Alderman of Toronto City Council, Ward 7
- In office 1952 – January 1958

Member of Parliament for High Park
- In office June 1957 – June 1962
- Preceded by: Pat Cameron
- Succeeded by: Pat Cameron

Personal details
- Born: 27 May 1919 Toronto, Ontario
- Died: 25 March 1990 (aged 70) Etobicoke, Ontario
- Party: Progressive Conservative
- Profession: physician

= John Kucherepa =

Canadian politician

John William Kucherepa (27 May 1919 – 25 March 1990) was a Progressive Conservative party member of the House of Commons of Canada.

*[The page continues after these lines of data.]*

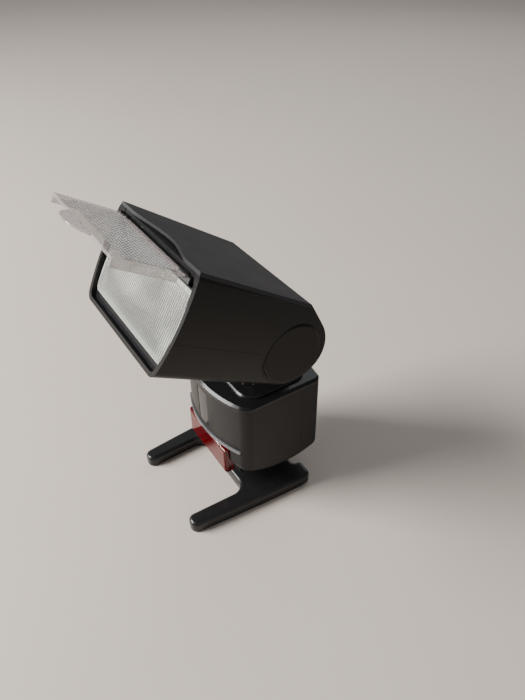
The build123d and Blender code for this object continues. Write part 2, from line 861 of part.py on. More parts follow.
with BuildPart() as swivel_retainer:
    with BuildSketch(level(retainer_low)):
        with Locations((0, pivot_y)):
            Circle(12.5)
            Circle(swivel_tube + 0.02, mode=Mode.SUBTRACT)
    extrude(amount=retainer_thick)
swivel_retainer.part.label = "swivel_retainer"
export_step(swivel_retainer.part, "parts/swivel_retainer.step")

with BuildPart() as neck_yoke:
    with BuildSketch(Plane.YZ):
        with Locations((pivot_y, pivot_z)):
            Circle(drum_radius)
    extrude(amount=drum_half, both=True)
    fillet(neck_yoke.edges().filter_by(GeomType.CIRCLE), 0.8)
    with Locations((0, pivot_y, turntable_top)):
        Box(2 * drum_half - 0.6, 2 * neck_half, pivot_z - turntable_top, align=standing)
    with BuildSketch(Plane.YZ):
        with Locations((pivot_y, pivot_z)):
            Circle(drum_radius - 2.5)
    extrude(amount=drum_half - 6, both=True, mode=Mode.SUBTRACT)
    with BuildSketch(Plane.YZ):
        with Locations((pivot_y, pivot_z)):
            Circle(pin_radius + running)
    extrude(amount=drum_half + 1, both=True, mode=Mode.SUBTRACT)
    with Locations((0, pivot_y, turntable_top)):
        Cylinder(
            swivel_tube - 2.2,
            pivot_z - turntable_top,
            align=standing,
            mode=Mode.SUBTRACT,
        )
neck_yoke.part.label = "neck_yoke"
export_step(neck_yoke.part, "parts/neck_yoke.step")

# ================================================================ head shells
slot_half = drum_half + 0.4
slot_radius = drum_radius + gap
slot_high = 19.0           # at the rear the neck slot is open below this height
cheek_thick = 2.0
disc_seat = disc_radius + 0.9
top_open_front = head_front - 10.0
carriage_length = 9.5
bay_rear = panel_axis - carriage_length - panel_travel - 0.5
release_radius = 9.0
panel_slot_half = panel_half + 0.35
notch_half = 28.0
notch_deep = 6.8

head_outer = head_form(0, head_front)
head_hollow = head_form(wall, head_front + 1.0, wall + cover_thick)


def shell_region(space):
    """What belongs to the upper shell: above the seam, and a round ear at the pivot."""
    with BuildPart(mode=Mode.PRIVATE) as region:
        with BuildSketch(head_along(0)):
            with Locations((0, 60 + head_seam + space)):
                Rectangle(400, 120)
            Circle(disc_seat - space)
        extrude(amount=60, both=True)
    return region.part


with BuildPart(mode=Mode.PRIVATE) as head_walls:
    add(head_outer)
    add(head_hollow, mode=Mode.SUBTRACT)
    for side in (-1, 1):
        x0, x1 = sorted((side * slot_half, side * (slot_half + cheek_thick)))
        add(cross_bar(head_cheek - 0.6, x0, x1))
    add(head_outer, mode=Mode.INTERSECT)
    add(cross_bar(slot_radius, -slot_half, slot_half), mode=Mode.SUBTRACT)
    add(
        head_box(-slot_half, slot_half, -head_cheek - 5, neck_half + 1.6, -head_cheek - 10, slot_high),
        mode=Mode.SUBTRACT,
    )
    for side in (-1, 1):
        x0, x1 = sorted((side * (slot_half - 1), side * 60))
        add(cross_bar(pin_radius + 0.02, x0, x1), mode=Mode.SUBTRACT)

head_screw_spots = [(x, forward) for x in (-22.0, 22.0) for forward in (24.0, 50.0)]
head_screw_floor = -head_cheek - head_drop


def head_post(x, forward, radius, z0, z1):
    """A round bar square to the head's length, upright in the head's directions."""
    with BuildPart(mode=Mode.PRIVATE) as post:
        with BuildSketch(head.offset(z0)):
            with Locations((x, -forward)):
                Circle(radius)
        extrude(amount=z1 - z0)
    return post.part


disc_plane_x = 34.0        # the shells are cut flat here to seat the round covers

with BuildPart() as head_upper_shell:
    add(head_walls.part)
    add(shell_region(0), mode=Mode.INTERSECT)
    add(below_cover(0.05), mode=Mode.INTERSECT)
    for side in (-1, 1):
        x0, x1 = sorted((side * disc_plane_x, side * 60))
        add(cross_bar(disc_radius + 0.1, x0, x1), mode=Mode.SUBTRACT)
    add(cross_bar(release_radius + gap, -60, -slot_half - cheek_thick - 1.0), mode=Mode.SUBTRACT)
    add(
        head_box(
            -panel_slot_half, panel_slot_half, bay_rear, head_front + 5, panel_low - panel_skirt - 0.3, 60
        ),
        mode=Mode.SUBTRACT,
    )
head_upper_shell.part.label = "head_upper_shell"
export_step(head_upper_shell.part, "parts/head_upper_shell.step")

with BuildPart() as head_lower_shell:
    add(head_walls.part)
    add(shell_region(-seam), mode=Mode.SUBTRACT)
    for x, forward in head_screw_spots:
        add(head_post(x, forward, 2.6, head_screw_floor + wall, head_screw_floor + 5.5))
        add(
            head_post(x, forward, screw_head + 0.1, head_screw_floor - 3, head_screw_floor + 1.9),
            mode=Mode.SUBTRACT,
        )
        add(head_post(x, forward, 1.05, head_screw_floor - 3, head_screw_floor + 8), mode=Mode.SUBTRACT)
head_lower_shell.part.label = "head_lower_shell"
export_step(head_lower_shell.part, "parts/head_lower_shell.step")

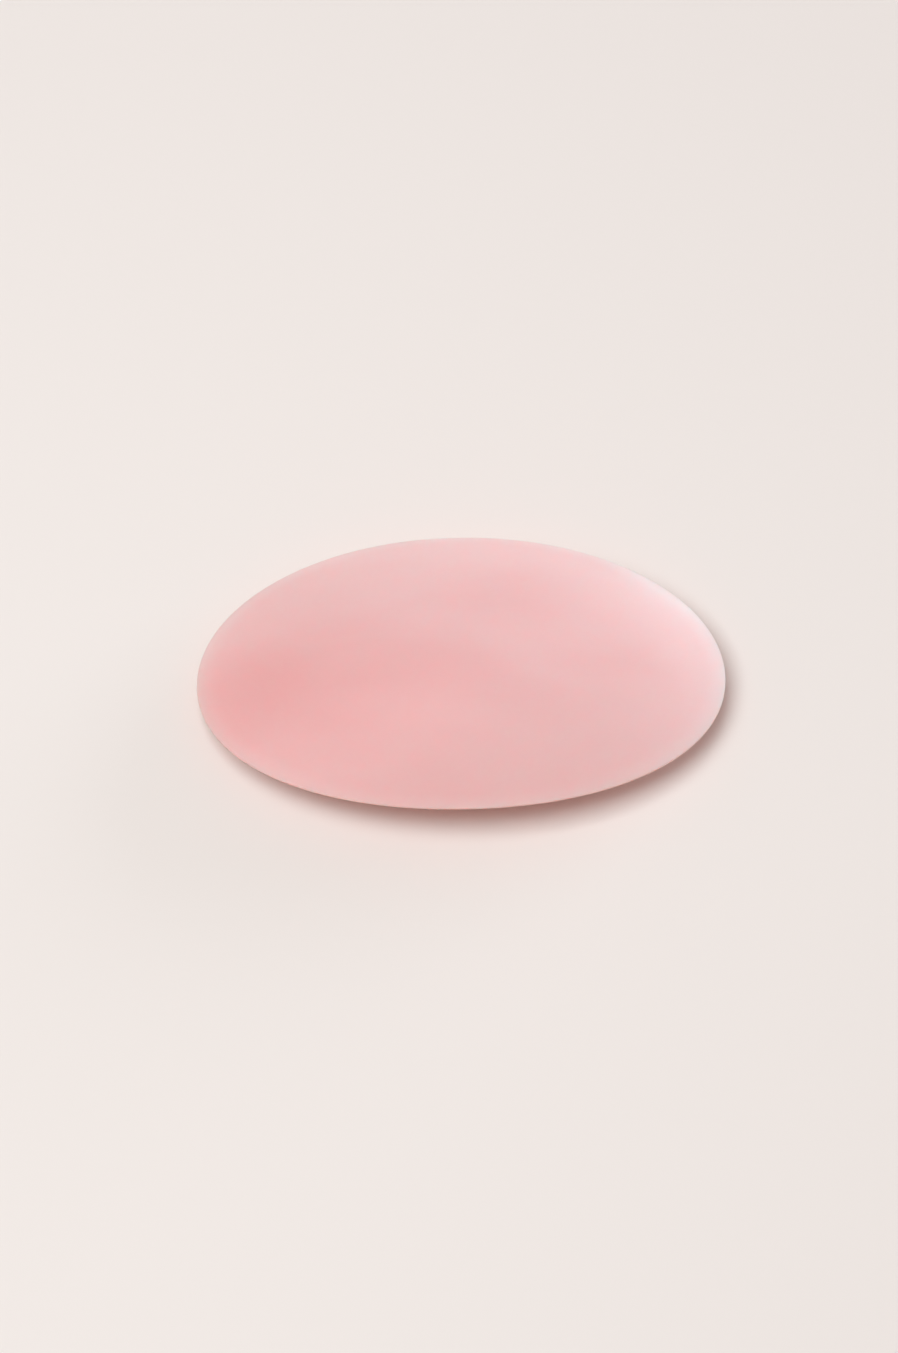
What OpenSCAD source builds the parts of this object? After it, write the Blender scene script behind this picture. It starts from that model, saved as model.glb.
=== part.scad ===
/* [Plan] */
// Length of the bar from tip to tip
bar_length = 106; // [90:1:120]
// Width of the bar across its middle
bar_width = 60; // [52:1:68]
// Fullness of the oval, where 2 is a true ellipse and more is squarer
oval_power = 2.05; // [2:0.01:2.1]

/* [Height] */
// Height of the bar from the resting face to the crown
bar_height = 22; // [20:0.5:26]
// Height of the parting edge at the middle of each long side
edge_height_side = 11; // [9:0.5:13]
// Height of the parting edge at the two tips, lower because the edge is arched
edge_height_tip = 6.5; // [5:0.5:8.5]

/* [Edge and resting face] */
// Height of the blunt band along the parting edge
edge_band = 0.8; // [0.4:0.1:1.2]
// Depth by which the rounded underside is cut to give a flat resting face
rest_cut = 0.3; // [0.2:0.05:0.6]

/* [Hidden] */

soap_pink = [0.93, 0.73, 0.72];

half_length = bar_length / 2;
half_width = bar_width / 2;

// Both faces stop half a band short of the edge line.
face_gap = edge_band / 2;

// Drop of the upper face from the crown to the edge, and rise of the lower face
crown_drop_side = bar_height - edge_height_side - face_gap;
crown_drop_tip = bar_height - edge_height_tip - face_gap;
belly_rise_side = edge_height_side - face_gap + rest_cut;
belly_rise_tip = edge_height_tip - face_gap + rest_cut;

// Stock left below each barrel face, and the overhang of the stock past the plan
stock_depth = 2 * bar_height;
stock_margin = 2;

oval_points = 144;
face_facets = 240;

// Radius of the arc that falls by the given drop over the given half span
function arc_radius(half_span, drop) = (half_span * half_span + drop * drop) / (2 * drop);

// One coordinate of a superellipse
function oval_arm(arm, trig) = arm * sign(trig) * pow(abs(trig), 2 / oval_power);

// A ring whose rim is an arc along the bar and whose section is an arc across it.
// The rim touches the plane z = 0 from below, above the origin.
module barrel_stock(rise_along, rise_across) {
    along_radius = arc_radius(half_length, rise_along);
    across_radius = arc_radius(half_width, rise_across);
    section_width = bar_width + 2 * stock_margin;
    translate([0, 0, -along_radius])
        rotate([90, 0, 0])
            rotate_extrude($fn = face_facets)
                intersection() {
                    translate([along_radius - across_radius, 0])
                        circle(r = across_radius, $fn = face_facets);
                    translate([along_radius - stock_depth, -section_width / 2])
                        square([stock_depth + stock_margin, section_width]);
                }
}

// Crowned upper face, with its crown at the full height
module upper_die() {
    translate([0, 0, bar_height])
        barrel_stock(crown_drop_tip, crown_drop_side);
}

// Rounded lower face, with its lowest line just under the resting plane
module lower_die() {
    translate([0, 0, -rest_cut])
        mirror([0, 0, 1])
            barrel_stock(belly_rise_tip, belly_rise_side);
}

// Straight-walled oval that blunts the edge and ends the bar at the resting plane
module oval_blank() {
    linear_extrude(height = bar_height + stock_margin)
        polygon([
            for (i = [0 : oval_points - 1])
                let (turn = 360 * i / oval_points)
                    [oval_arm(half_length, cos(turn)), oval_arm(half_width, sin(turn))]
        ]);
}

module soap_bar() {
    color(soap_pink)
        intersection() {
            upper_die();
            lower_die();
            oval_blank();
        }
}

soap_bar();
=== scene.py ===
"""Looks of an oval bar of soap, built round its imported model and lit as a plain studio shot."""

import math

import bmesh
import bpy
from bpy.props import FloatProperty, FloatVectorProperty, IntProperty, PointerProperty
from mathutils import Matrix, Vector


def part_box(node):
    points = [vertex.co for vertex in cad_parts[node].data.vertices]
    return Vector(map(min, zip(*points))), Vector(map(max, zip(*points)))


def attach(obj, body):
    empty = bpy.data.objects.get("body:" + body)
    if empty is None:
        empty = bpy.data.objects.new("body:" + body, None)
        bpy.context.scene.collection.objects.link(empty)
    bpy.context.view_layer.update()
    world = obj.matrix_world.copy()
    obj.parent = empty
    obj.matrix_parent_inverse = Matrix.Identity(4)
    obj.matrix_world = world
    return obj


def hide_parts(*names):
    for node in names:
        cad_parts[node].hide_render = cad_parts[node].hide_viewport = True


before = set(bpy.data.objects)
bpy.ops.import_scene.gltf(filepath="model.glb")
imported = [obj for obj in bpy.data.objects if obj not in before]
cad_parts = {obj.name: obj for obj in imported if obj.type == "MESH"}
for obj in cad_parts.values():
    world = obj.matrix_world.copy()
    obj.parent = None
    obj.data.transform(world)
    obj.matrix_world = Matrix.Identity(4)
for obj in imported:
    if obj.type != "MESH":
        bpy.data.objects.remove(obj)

bl_info = {
    "name": "Oval soap bar",
    "version": (1, 0, 0),
    "blender": (4, 5, 0),
    "location": "View3D > Sidebar > Soap",
    "description": "Presses an oval bar of soap and sets it on a plain lit table",
    "category": "Add Mesh",
}

MM = 0.001
NODE = "soap_bar"
BODY = "root"
LOW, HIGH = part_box(NODE)
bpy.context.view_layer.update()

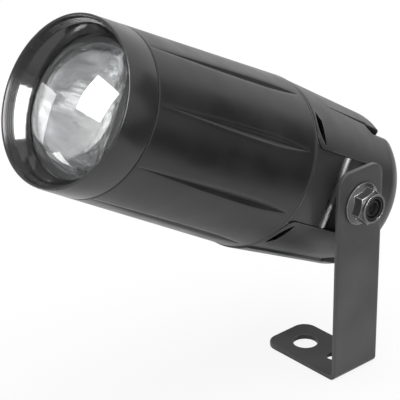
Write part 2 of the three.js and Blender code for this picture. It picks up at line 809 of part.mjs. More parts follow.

Kucherepa was born in Toronto, Ontario where he attended the Humberside Collegiate Institute and Western High School of Commerce in his youth. He then studied medicine at the University of Toronto during which time he served in World War II under the Royal Canadian Army Medical Corps for two years.

In 1952, after establishing a medical practice in Toronto's High Park neighbourhood, Kucherepa became the Ward 7 member of Toronto's city council. While he was still a city alderman, he campaigned in the 1957 federal election, winning the High Park riding. After some tension sitting as both a Member of Parliament and a city alderman, he resigned from Toronto City Council in January 1958. Between 1956 and 1958, Kucherepa was also the Ukrainian Council of Canada's president following years of service in Toronto's Ukrainian community.

Kucherepa was re-elected for a second term at High Park in the 1958 election, but was defeated in the 1962 election by Pat Cameron of the Liberal party, from whom he won the riding in 1957.

After his federal defeat, Kucherepa joined the Ontario College of Physicians and Surgeons as a licensing officer and remained active in that role until 1984. He also joined the Toronto Planning Board in 1964, becoming its chairman in 1971.

Kucherepa died of cancer at Etobicoke General Hospital on 25 March 1990 aged 70.